YOUR OBJECTIVE: Can you retype only the lines from the one with "obj.parent = empty" through the final line of the material, exactly as given?

DATA PROVIDED:

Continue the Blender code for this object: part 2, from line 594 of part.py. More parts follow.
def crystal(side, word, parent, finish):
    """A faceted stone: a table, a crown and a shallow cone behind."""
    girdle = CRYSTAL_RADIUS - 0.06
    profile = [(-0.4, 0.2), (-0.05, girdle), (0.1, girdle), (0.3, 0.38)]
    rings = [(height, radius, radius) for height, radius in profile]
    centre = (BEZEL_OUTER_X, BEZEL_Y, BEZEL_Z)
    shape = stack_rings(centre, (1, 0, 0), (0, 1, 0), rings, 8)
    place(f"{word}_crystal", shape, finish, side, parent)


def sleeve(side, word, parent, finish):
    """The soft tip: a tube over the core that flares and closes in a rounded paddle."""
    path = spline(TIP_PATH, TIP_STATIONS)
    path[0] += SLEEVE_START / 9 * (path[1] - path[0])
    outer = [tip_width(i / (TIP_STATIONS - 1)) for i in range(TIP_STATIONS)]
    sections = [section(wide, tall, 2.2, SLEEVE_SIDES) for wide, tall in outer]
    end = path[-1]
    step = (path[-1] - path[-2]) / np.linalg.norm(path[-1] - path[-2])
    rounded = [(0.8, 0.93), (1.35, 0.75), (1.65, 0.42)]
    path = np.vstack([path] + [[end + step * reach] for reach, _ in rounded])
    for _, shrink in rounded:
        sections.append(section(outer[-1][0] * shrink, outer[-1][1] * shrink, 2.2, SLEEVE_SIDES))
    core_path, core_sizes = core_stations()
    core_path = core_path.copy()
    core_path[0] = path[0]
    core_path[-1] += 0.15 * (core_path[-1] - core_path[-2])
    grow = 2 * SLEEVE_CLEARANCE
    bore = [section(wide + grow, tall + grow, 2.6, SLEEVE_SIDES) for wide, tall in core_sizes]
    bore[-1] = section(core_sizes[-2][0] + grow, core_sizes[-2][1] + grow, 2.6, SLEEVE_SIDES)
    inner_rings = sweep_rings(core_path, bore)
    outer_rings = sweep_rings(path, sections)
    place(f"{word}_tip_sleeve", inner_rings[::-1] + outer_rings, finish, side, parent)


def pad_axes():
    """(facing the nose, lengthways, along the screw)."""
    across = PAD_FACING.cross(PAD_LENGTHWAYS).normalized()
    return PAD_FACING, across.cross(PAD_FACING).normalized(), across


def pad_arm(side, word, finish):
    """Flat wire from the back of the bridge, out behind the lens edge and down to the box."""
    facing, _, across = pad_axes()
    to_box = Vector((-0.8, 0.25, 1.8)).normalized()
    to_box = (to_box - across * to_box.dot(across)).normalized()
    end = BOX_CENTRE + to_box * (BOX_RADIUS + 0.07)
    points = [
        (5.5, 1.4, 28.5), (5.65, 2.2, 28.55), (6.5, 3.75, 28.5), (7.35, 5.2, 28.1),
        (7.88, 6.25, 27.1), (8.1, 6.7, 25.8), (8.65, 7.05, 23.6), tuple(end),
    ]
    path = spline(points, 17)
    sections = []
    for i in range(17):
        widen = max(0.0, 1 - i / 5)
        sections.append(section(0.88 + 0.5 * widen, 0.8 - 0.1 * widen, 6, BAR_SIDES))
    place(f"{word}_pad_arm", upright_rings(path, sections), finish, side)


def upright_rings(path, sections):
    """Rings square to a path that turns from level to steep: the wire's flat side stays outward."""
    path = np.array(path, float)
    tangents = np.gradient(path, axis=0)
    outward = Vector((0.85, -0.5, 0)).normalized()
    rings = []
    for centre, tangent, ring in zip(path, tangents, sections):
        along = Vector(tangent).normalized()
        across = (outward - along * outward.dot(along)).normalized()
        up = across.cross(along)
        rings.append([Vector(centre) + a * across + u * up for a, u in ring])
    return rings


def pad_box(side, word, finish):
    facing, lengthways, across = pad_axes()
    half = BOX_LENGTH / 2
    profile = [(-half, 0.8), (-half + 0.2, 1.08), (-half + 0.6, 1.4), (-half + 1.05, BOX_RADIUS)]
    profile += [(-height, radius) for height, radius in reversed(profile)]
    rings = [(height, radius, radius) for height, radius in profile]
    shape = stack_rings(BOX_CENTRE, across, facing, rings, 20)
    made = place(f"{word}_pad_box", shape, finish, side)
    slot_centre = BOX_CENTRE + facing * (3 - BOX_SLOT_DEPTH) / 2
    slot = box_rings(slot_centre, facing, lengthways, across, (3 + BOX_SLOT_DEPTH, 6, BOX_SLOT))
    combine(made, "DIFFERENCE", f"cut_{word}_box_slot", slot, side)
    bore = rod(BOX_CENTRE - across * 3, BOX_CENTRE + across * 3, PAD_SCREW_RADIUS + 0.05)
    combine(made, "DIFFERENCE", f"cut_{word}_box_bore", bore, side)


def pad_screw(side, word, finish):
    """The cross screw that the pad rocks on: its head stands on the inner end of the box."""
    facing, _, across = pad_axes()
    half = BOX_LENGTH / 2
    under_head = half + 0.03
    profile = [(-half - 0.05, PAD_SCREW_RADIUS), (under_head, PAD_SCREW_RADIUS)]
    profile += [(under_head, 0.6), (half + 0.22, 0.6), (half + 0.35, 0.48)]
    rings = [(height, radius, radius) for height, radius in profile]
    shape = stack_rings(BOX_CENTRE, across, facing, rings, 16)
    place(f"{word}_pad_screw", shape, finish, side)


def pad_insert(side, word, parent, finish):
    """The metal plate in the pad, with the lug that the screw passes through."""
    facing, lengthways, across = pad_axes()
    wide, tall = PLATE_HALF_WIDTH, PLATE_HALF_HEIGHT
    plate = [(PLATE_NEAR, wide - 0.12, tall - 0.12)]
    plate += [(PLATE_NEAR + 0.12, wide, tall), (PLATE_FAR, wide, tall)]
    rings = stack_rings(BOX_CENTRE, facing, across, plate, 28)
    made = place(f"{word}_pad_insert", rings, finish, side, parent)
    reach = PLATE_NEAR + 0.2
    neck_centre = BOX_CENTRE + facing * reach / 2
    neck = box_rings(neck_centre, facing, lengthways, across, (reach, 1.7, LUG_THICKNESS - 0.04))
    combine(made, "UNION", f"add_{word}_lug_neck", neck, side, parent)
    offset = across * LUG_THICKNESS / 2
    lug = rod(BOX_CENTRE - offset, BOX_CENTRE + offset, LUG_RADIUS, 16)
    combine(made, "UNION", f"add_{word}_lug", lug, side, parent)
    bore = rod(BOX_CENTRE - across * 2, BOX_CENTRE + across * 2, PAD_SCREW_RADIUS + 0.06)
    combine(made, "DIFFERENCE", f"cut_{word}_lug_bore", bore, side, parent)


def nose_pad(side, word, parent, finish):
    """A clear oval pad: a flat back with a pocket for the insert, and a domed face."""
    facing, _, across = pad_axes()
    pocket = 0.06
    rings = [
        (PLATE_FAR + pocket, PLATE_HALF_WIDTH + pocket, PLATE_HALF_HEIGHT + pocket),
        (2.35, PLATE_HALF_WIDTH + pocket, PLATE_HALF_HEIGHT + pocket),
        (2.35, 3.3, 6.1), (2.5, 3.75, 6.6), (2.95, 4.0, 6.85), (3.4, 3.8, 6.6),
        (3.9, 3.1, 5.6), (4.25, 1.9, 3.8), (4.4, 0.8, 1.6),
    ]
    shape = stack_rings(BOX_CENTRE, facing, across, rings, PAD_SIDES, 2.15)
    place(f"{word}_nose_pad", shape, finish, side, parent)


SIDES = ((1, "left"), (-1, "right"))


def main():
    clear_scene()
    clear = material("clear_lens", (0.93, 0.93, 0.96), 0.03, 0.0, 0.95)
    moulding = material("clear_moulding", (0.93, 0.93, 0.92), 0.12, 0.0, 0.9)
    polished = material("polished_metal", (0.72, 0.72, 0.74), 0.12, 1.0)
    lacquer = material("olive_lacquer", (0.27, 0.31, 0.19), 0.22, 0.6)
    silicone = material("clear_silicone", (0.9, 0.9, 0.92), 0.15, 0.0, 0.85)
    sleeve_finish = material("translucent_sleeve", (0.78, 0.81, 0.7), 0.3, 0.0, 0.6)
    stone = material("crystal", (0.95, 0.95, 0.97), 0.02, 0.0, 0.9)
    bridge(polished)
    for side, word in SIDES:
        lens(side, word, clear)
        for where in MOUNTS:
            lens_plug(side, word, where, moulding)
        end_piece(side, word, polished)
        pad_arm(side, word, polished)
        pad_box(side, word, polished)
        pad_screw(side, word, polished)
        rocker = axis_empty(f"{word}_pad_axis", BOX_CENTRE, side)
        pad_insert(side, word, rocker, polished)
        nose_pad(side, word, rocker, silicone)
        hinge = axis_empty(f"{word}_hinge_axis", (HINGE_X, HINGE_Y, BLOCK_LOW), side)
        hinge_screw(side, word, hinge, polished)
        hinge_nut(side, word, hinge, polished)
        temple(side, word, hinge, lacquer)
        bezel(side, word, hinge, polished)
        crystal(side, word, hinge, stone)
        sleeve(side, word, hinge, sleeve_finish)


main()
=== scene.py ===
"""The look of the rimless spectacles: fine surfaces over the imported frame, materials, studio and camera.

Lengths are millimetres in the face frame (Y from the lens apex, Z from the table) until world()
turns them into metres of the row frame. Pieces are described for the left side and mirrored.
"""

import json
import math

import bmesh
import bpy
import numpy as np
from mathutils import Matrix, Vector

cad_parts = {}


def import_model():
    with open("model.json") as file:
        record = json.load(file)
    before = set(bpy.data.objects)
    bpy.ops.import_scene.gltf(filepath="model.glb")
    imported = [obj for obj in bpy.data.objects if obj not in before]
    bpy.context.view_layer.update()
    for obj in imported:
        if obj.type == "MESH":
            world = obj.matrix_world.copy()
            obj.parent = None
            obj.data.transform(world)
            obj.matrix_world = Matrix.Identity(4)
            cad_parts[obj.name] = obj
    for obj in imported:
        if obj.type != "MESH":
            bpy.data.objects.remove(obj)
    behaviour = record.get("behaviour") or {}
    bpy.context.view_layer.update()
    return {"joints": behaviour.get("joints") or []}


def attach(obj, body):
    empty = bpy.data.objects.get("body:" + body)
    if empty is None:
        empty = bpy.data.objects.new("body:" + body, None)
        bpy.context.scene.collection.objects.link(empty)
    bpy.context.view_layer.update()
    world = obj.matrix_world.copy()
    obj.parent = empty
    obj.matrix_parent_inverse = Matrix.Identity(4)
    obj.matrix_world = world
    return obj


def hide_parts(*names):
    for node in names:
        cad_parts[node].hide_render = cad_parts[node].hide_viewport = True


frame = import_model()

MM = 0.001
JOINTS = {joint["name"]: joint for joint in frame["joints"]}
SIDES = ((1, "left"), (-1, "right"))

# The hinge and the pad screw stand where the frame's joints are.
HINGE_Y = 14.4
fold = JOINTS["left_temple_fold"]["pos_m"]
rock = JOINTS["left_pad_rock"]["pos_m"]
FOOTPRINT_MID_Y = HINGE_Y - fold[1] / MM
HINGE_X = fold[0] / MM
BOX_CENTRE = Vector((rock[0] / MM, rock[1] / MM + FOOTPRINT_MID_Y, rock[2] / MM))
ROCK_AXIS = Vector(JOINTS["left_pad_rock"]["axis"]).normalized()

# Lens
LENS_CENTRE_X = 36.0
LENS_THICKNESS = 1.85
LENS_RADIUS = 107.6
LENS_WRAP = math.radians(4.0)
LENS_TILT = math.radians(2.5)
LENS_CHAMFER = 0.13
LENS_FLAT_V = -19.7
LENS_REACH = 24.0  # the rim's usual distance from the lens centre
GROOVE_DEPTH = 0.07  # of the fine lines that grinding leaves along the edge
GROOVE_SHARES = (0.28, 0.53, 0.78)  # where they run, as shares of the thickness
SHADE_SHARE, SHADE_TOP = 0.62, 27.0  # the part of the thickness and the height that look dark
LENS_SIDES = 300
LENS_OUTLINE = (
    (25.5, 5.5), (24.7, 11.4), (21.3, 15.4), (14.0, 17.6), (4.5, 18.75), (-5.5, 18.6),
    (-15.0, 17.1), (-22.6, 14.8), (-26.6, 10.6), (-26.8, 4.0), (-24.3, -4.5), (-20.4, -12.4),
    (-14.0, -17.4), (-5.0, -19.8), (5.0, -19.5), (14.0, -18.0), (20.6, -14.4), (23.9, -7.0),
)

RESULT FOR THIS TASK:
    obj.parent = empty
    obj.matrix_parent_inverse = Matrix.Identity(4)
    obj.matrix_world = world
    return obj


def hide_parts(*names):
    for node in names:
        cad_parts[node].hide_render = cad_parts[node].hide_viewport = True


frame = import_model()

MM = 0.001
JOINTS = {joint["name"]: joint for joint in frame["joints"]}
SIDES = ((1, "left"), (-1, "right"))

# The hinge and the pad screw stand where the frame's joints are.
HINGE_Y = 14.4
fold = JOINTS["left_temple_fold"]["pos_m"]
rock = JOINTS["left_pad_rock"]["pos_m"]
FOOTPRINT_MID_Y = HINGE_Y - fold[1] / MM
HINGE_X = fold[0] / MM
BOX_CENTRE = Vector((rock[0] / MM, rock[1] / MM + FOOTPRINT_MID_Y, rock[2] / MM))
ROCK_AXIS = Vector(JOINTS["left_pad_rock"]["axis"]).normalized()

# Lens
LENS_CENTRE_X = 36.0
LENS_THICKNESS = 1.85
LENS_RADIUS = 107.6
LENS_WRAP = math.radians(4.0)
LENS_TILT = math.radians(2.5)
LENS_CHAMFER = 0.13
LENS_FLAT_V = -19.7
LENS_REACH = 24.0  # the rim's usual distance from the lens centre
GROOVE_DEPTH = 0.07  # of the fine lines that grinding leaves along the edge
GROOVE_SHARES = (0.28, 0.53, 0.78)  # where they run, as shares of the thickness
SHADE_SHARE, SHADE_TOP = 0.62, 27.0  # the part of the thickness and the height that look dark
LENS_SIDES = 300
LENS_OUTLINE = (
    (25.5, 5.5), (24.7, 11.4), (21.3, 15.4), (14.0, 17.6), (4.5, 18.75), (-5.5, 18.6),
    (-15.0, 17.1), (-22.6, 14.8), (-26.6, 10.6), (-26.8, 4.0), (-24.3, -4.5), (-20.4, -12.4),
    (-14.0, -17.4), (-5.0, -19.8), (5.0, -19.5), (14.0, -18.0), (20.6, -14.4), (23.9, -7.0),
)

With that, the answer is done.